*TASK OBJECTIVE:* Output every line of the data exactly as it appears.
..........
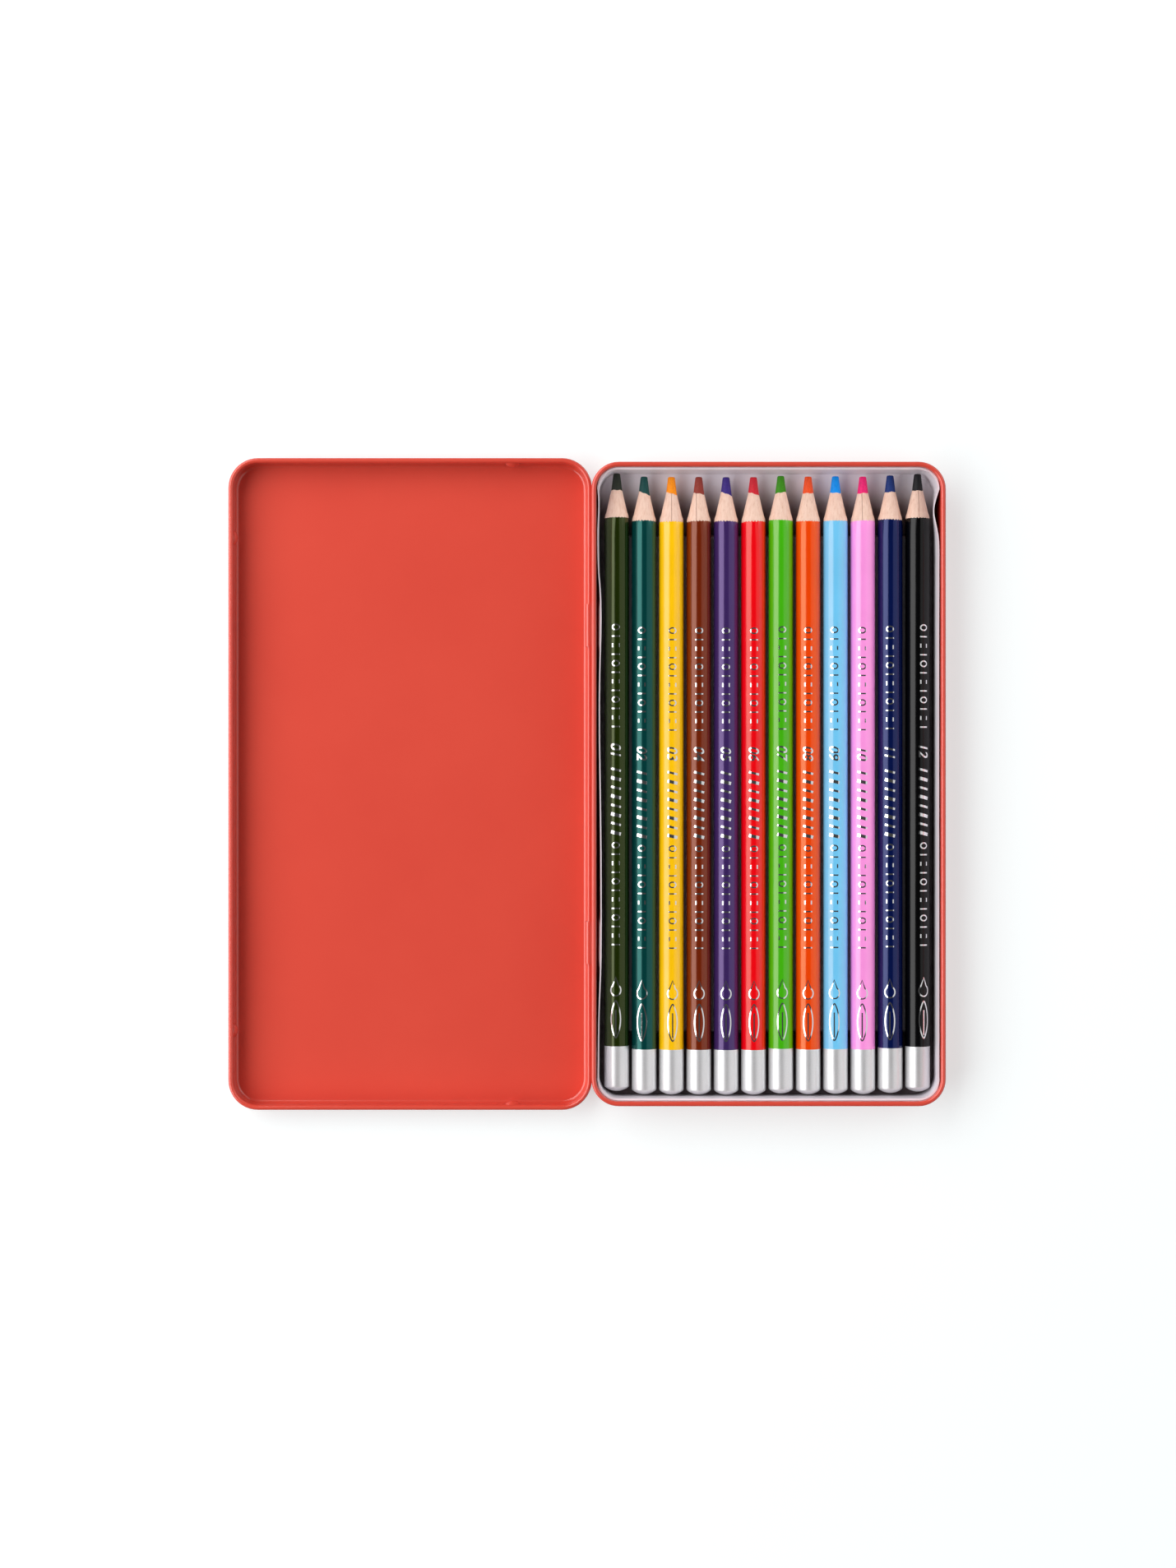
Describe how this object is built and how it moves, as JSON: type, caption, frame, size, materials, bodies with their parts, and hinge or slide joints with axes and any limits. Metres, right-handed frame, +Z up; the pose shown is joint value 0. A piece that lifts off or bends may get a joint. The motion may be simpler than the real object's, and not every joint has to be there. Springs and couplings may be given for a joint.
{
  "type": "watercolor pencil set",
  "caption": "Flat hinged metal tin lying open, with a row of round watercolor pencils in a formed plastic tray.",
  "frame": {"origin": "under the middle of the open set, on the table", "axes": "+X from the lid to the base, +Y towards the pencil points, +Z up"},
  "size_m": [0.202, 0.1842, 0.012],
  "materials": {
    "tin": "glossy lacquered sheet",
    "tray_plastic": "thin formed film, satin",
    "cedar": "sharpened, bare",
    "silver_dip": "metallic dipped lacquer",
    "lacquer_olive": "glossy lacquer",
    "lead_olive": "waxy pigment",
    "lacquer_teal": "glossy lacquer",
    "lead_teal": "waxy pigment",
    "lacquer_yellow": "glossy lacquer",
    "lead_yellow": "waxy pigment",
    "lacquer_brown": "glossy lacquer",
    "lead_brown": "waxy pigment",
    "lacquer_purple": "glossy lacquer",
    "lead_purple": "waxy pigment",
    "lacquer_red": "glossy lacquer",
    "lead_red": "waxy pigment",
    "lacquer_green": "glossy lacquer",
    "lead_green": "waxy pigment",
    "lacquer_orange": "glossy lacquer",
    "lead_orange": "waxy pigment",
    "lacquer_sky_blue": "glossy lacquer",
    "lead_sky_blue": "waxy pigment",
    "lacquer_pink": "glossy lacquer",
    "lead_pink": "waxy pigment",
    "lacquer_navy": "glossy lacquer",
    "lead_navy": "waxy pigment",
    "lacquer_black": "glossy lacquer",
    "lead_black": "waxy pigment"
  },
  "bodies": {
    "base": {"base_shell": "tin"},
    "lid": {"lid_shell": "tin"},
    "tray": {"tray": "tray_plastic"},
    "pencil_01": {"pencil_01_casing": "cedar", "pencil_01_lead": "lead_olive", "pencil_01_lacquer": "lacquer_olive", "pencil_01_end_cap": "silver_dip"},
    "pencil_02": {"pencil_02_casing": "cedar", "pencil_02_lead": "lead_teal", "pencil_02_lacquer": "lacquer_teal", "pencil_02_end_cap": "silver_dip"},
    "pencil_03": {"pencil_03_casing": "cedar", "pencil_03_lead": "lead_yellow", "pencil_03_lacquer": "lacquer_yellow", "pencil_03_end_cap": "silver_dip"},
    "pencil_04": {"pencil_04_casing": "cedar", "pencil_04_lead": "lead_brown", "pencil_04_lacquer": "lacquer_brown", "pencil_04_end_cap": "silver_dip"},
    "pencil_05": {"pencil_05_casing": "cedar", "pencil_05_lead": "lead_purple", "pencil_05_lacquer": "lacquer_purple", "pencil_05_end_cap": "silver_dip"},
    "pencil_06": {"pencil_06_casing": "cedar", "pencil_06_lead": "lead_red", "pencil_06_lacquer": "lacquer_red", "pencil_06_end_cap": "silver_dip"},
    "pencil_07": {"pencil_07_casing": "cedar", "pencil_07_lead": "lead_green", "pencil_07_lacquer": "lacquer_green", "pencil_07_end_cap": "silver_dip"},
    "pencil_08": {"pencil_08_casing": "cedar", "pencil_08_lead": "lead_orange", "pencil_08_lacquer": "lacquer_orange", "pencil_08_end_cap": "silver_dip"},
    "pencil_09": {"pencil_09_casing": "cedar", "pencil_09_lead": "lead_sky_blue", "pencil_09_lacquer": "lacquer_sky_blue", "pencil_09_end_cap": "silver_dip"},
    "pencil_10": {"pencil_10_casing": "cedar", "pencil_10_lead": "lead_pink", "pencil_10_lacquer": "lacquer_pink", "pencil_10_end_cap": "silver_dip"},
    "pencil_11": {"pencil_11_casing": "cedar", "pencil_11_lead": "lead_navy", "pencil_11_lacquer": "lacquer_navy", "pencil_11_end_cap": "silver_dip"},
    "pencil_12": {"pencil_12_casing": "cedar", "pencil_12_lead": "lead_black", "pencil_12_lacquer": "lacquer_black", "pencil_12_end_cap": "silver_dip"}
  },
  "joints": [
    {"name": "lid_hinge", "type": "hinge", "parent": "base", "child": "lid", "pos_m": [0.00082, 0, 0.00625], "axis": [0, -1, 0], "range_deg": [-180, 0]},
    {"name": "tray_lift", "type": "slide", "parent": "base", "child": "tray", "axis": [0, 0, 1], "range_m": [0, 0.03]},
    {"name": "pencil_01_lift", "type": "slide", "parent": "tray", "child": "pencil_01", "axis": [0, 0, 1], "range_m": [0, 0.03]},
    {"name": "pencil_02_lift", "type": "slide", "parent": "tray", "child": "pencil_02", "axis": [0, 0, 1], "range_m": [0, 0.03]},
    {"name": "pencil_03_lift", "type": "slide", "parent": "tray", "child": "pencil_03", "axis": [0, 0, 1], "range_m": [0, 0.03]},
    {"name": "pencil_04_lift", "type": "slide", "parent": "tray", "child": "pencil_04", "axis": [0, 0, 1], "range_m": [0, 0.03]},
    {"name": "pencil_05_lift", "type": "slide", "parent": "tray", "child": "pencil_05", "axis": [0, 0, 1], "range_m": [0, 0.03]},
    {"name": "pencil_06_lift", "type": "slide", "parent": "tray", "child": "pencil_06", "axis": [0, 0, 1], "range_m": [0, 0.03]},
    {"name": "pencil_07_lift", "type": "slide", "parent": "tray", "child": "pencil_07", "axis": [0, 0, 1], "range_m": [0, 0.03]},
    {"name": "pencil_08_lift", "type": "slide", "parent": "tray", "child": "pencil_08", "axis": [0, 0, 1], "range_m": [0, 0.03]},
    {"name": "pencil_09_lift", "type": "slide", "parent": "tray", "child": "pencil_09", "axis": [0, 0, 1], "range_m": [0, 0.03]},
    {"name": "pencil_10_lift", "type": "slide", "parent": "tray", "child": "pencil_10", "axis": [0, 0, 1], "range_m": [0, 0.03]},
    {"name": "pencil_11_lift", "type": "slide", "parent": "tray", "child": "pencil_11", "axis": [0, 0, 1], "range_m": [0, 0.03]},
    {"name": "pencil_12_lift", "type": "slide", "parent": "tray", "child": "pencil_12", "axis": [0, 0, 1], "range_m": [0, 0.03]}
  ]
}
..........
*THE REPLY:*
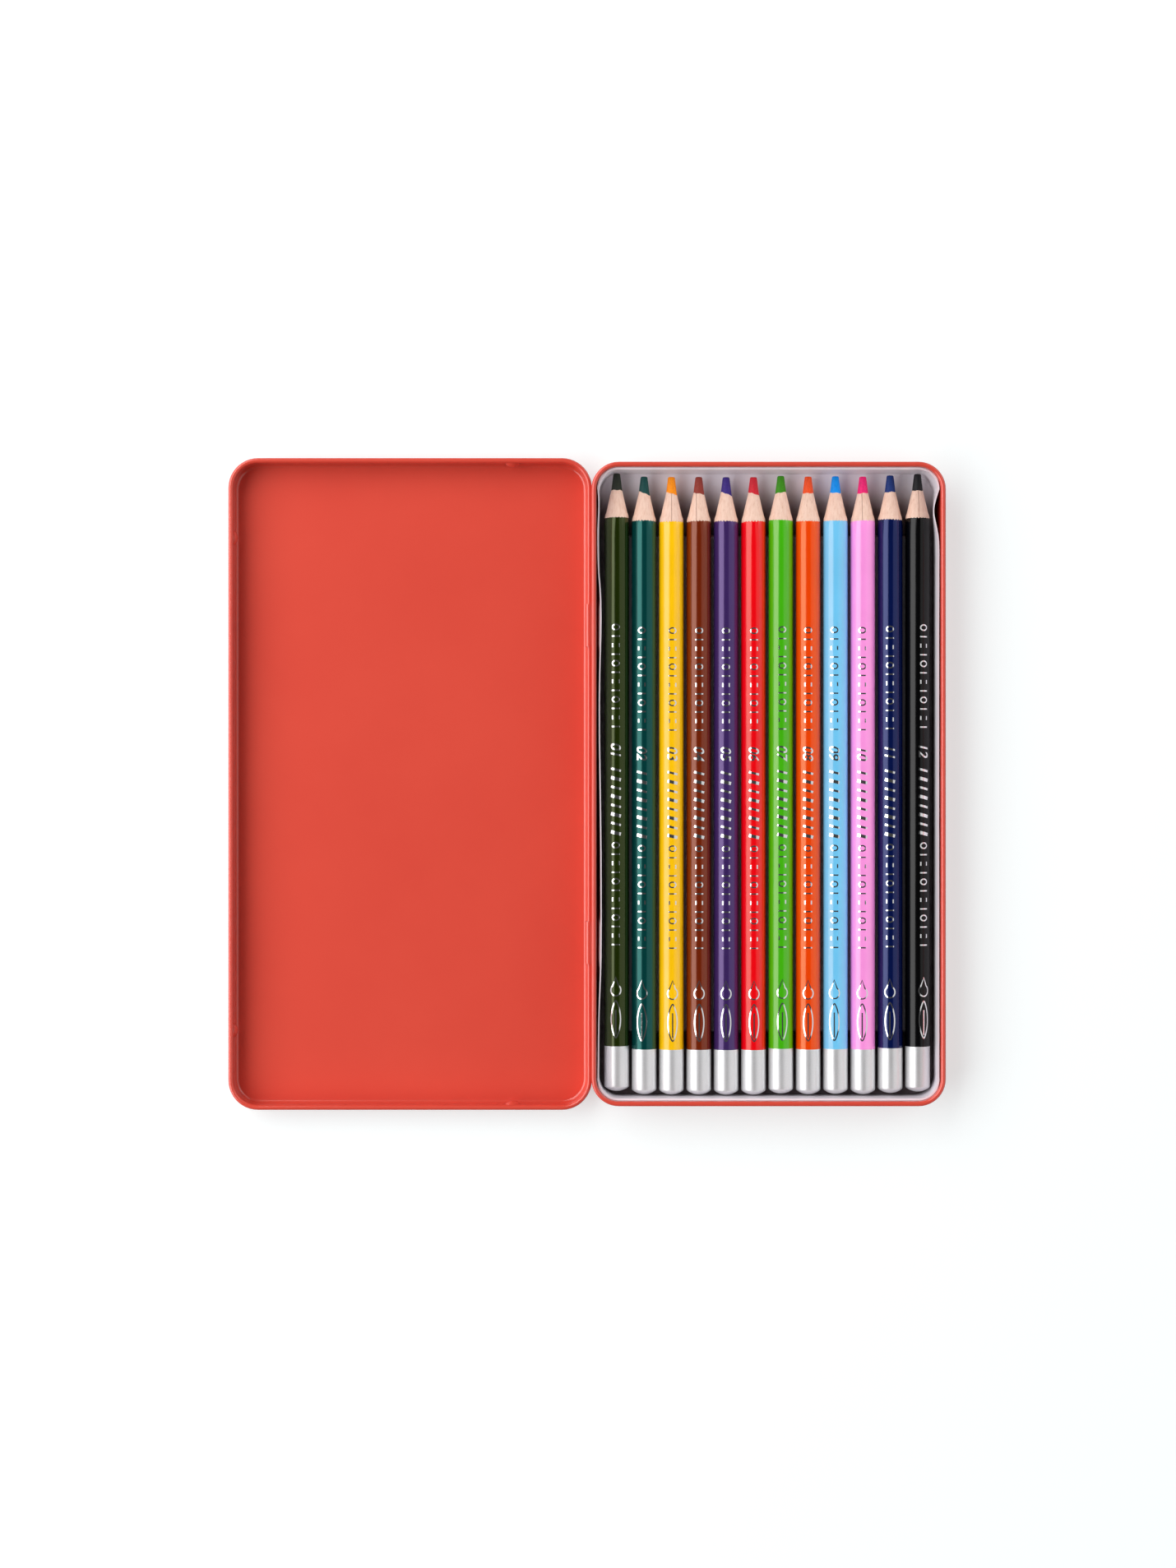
Describe how this object is built and how it moves, as JSON: type, caption, frame, size, materials, bodies with their parts, and hinge or slide joints with axes and any limits. Metres, right-handed frame, +Z up; the pose shown is joint value 0. A piece that lifts off or bends may get a joint. The motion may be simpler than the real object's, and not every joint has to be there. Springs and couplings may be given for a joint.
{
  "type": "watercolor pencil set",
  "caption": "Flat hinged metal tin lying open, with a row of round watercolor pencils in a formed plastic tray.",
  "frame": {"origin": "under the middle of the open set, on the table", "axes": "+X from the lid to the base, +Y towards the pencil points, +Z up"},
  "size_m": [0.202, 0.1842, 0.012],
  "materials": {
    "tin": "glossy lacquered sheet",
    "tray_plastic": "thin formed film, satin",
    "cedar": "sharpened, bare",
    "silver_dip": "metallic dipped lacquer",
    "lacquer_olive": "glossy lacquer",
    "lead_olive": "waxy pigment",
    "lacquer_teal": "glossy lacquer",
    "lead_teal": "waxy pigment",
    "lacquer_yellow": "glossy lacquer",
    "lead_yellow": "waxy pigment",
    "lacquer_brown": "glossy lacquer",
    "lead_brown": "waxy pigment",
    "lacquer_purple": "glossy lacquer",
    "lead_purple": "waxy pigment",
    "lacquer_red": "glossy lacquer",
    "lead_red": "waxy pigment",
    "lacquer_green": "glossy lacquer",
    "lead_green": "waxy pigment",
    "lacquer_orange": "glossy lacquer",
    "lead_orange": "waxy pigment",
    "lacquer_sky_blue": "glossy lacquer",
    "lead_sky_blue": "waxy pigment",
    "lacquer_pink": "glossy lacquer",
    "lead_pink": "waxy pigment",
    "lacquer_navy": "glossy lacquer",
    "lead_navy": "waxy pigment",
    "lacquer_black": "glossy lacquer",
    "lead_black": "waxy pigment"
  },
  "bodies": {
    "base": {"base_shell": "tin"},
    "lid": {"lid_shell": "tin"},
    "tray": {"tray": "tray_plastic"},
    "pencil_01": {"pencil_01_casing": "cedar", "pencil_01_lead": "lead_olive", "pencil_01_lacquer": "lacquer_olive", "pencil_01_end_cap": "silver_dip"},
    "pencil_02": {"pencil_02_casing": "cedar", "pencil_02_lead": "lead_teal", "pencil_02_lacquer": "lacquer_teal", "pencil_02_end_cap": "silver_dip"},
    "pencil_03": {"pencil_03_casing": "cedar", "pencil_03_lead": "lead_yellow", "pencil_03_lacquer": "lacquer_yellow", "pencil_03_end_cap": "silver_dip"},
    "pencil_04": {"pencil_04_casing": "cedar", "pencil_04_lead": "lead_brown", "pencil_04_lacquer": "lacquer_brown", "pencil_04_end_cap": "silver_dip"},
    "pencil_05": {"pencil_05_casing": "cedar", "pencil_05_lead": "lead_purple", "pencil_05_lacquer": "lacquer_purple", "pencil_05_end_cap": "silver_dip"},
    "pencil_06": {"pencil_06_casing": "cedar", "pencil_06_lead": "lead_red", "pencil_06_lacquer": "lacquer_red", "pencil_06_end_cap": "silver_dip"},
    "pencil_07": {"pencil_07_casing": "cedar", "pencil_07_lead": "lead_green", "pencil_07_lacquer": "lacquer_green", "pencil_07_end_cap": "silver_dip"},
    "pencil_08": {"pencil_08_casing": "cedar", "pencil_08_lead": "lead_orange", "pencil_08_lacquer": "lacquer_orange", "pencil_08_end_cap": "silver_dip"},
    "pencil_09": {"pencil_09_casing": "cedar", "pencil_09_lead": "lead_sky_blue", "pencil_09_lacquer": "lacquer_sky_blue", "pencil_09_end_cap": "silver_dip"},
    "pencil_10": {"pencil_10_casing": "cedar", "pencil_10_lead": "lead_pink", "pencil_10_lacquer": "lacquer_pink", "pencil_10_end_cap": "silver_dip"},
    "pencil_11": {"pencil_11_casing": "cedar", "pencil_11_lead": "lead_navy", "pencil_11_lacquer": "lacquer_navy", "pencil_11_end_cap": "silver_dip"},
    "pencil_12": {"pencil_12_casing": "cedar", "pencil_12_lead": "lead_black", "pencil_12_lacquer": "lacquer_black", "pencil_12_end_cap": "silver_dip"}
  },
  "joints": [
    {"name": "lid_hinge", "type": "hinge", "parent": "base", "child": "lid", "pos_m": [0.00082, 0, 0.00625], "axis": [0, -1, 0], "range_deg": [-180, 0]},
    {"name": "tray_lift", "type": "slide", "parent": "base", "child": "tray", "axis": [0, 0, 1], "range_m": [0, 0.03]},
    {"name": "pencil_01_lift", "type": "slide", "parent": "tray", "child": "pencil_01", "axis": [0, 0, 1], "range_m": [0, 0.03]},
    {"name": "pencil_02_lift", "type": "slide", "parent": "tray", "child": "pencil_02", "axis": [0, 0, 1], "range_m": [0, 0.03]},
    {"name": "pencil_03_lift", "type": "slide", "parent": "tray", "child": "pencil_03", "axis": [0, 0, 1], "range_m": [0, 0.03]},
    {"name": "pencil_04_lift", "type": "slide", "parent": "tray", "child": "pencil_04", "axis": [0, 0, 1], "range_m": [0, 0.03]},
    {"name": "pencil_05_lift", "type": "slide", "parent": "tray", "child": "pencil_05", "axis": [0, 0, 1], "range_m": [0, 0.03]},
    {"name": "pencil_06_lift", "type": "slide", "parent": "tray", "child": "pencil_06", "axis": [0, 0, 1], "range_m": [0, 0.03]},
    {"name": "pencil_07_lift", "type": "slide", "parent": "tray", "child": "pencil_07", "axis": [0, 0, 1], "range_m": [0, 0.03]},
    {"name": "pencil_08_lift", "type": "slide", "parent": "tray", "child": "pencil_08", "axis": [0, 0, 1], "range_m": [0, 0.03]},
    {"name": "pencil_09_lift", "type": "slide", "parent": "tray", "child": "pencil_09", "axis": [0, 0, 1], "range_m": [0, 0.03]},
    {"name": "pencil_10_lift", "type": "slide", "parent": "tray", "child": "pencil_10", "axis": [0, 0, 1], "range_m": [0, 0.03]},
    {"name": "pencil_11_lift", "type": "slide", "parent": "tray", "child": "pencil_11", "axis": [0, 0, 1], "range_m": [0, 0.03]},
    {"name": "pencil_12_lift", "type": "slide", "parent": "tray", "child": "pencil_12", "axis": [0, 0, 1], "range_m": [0, 0.03]}
  ]
}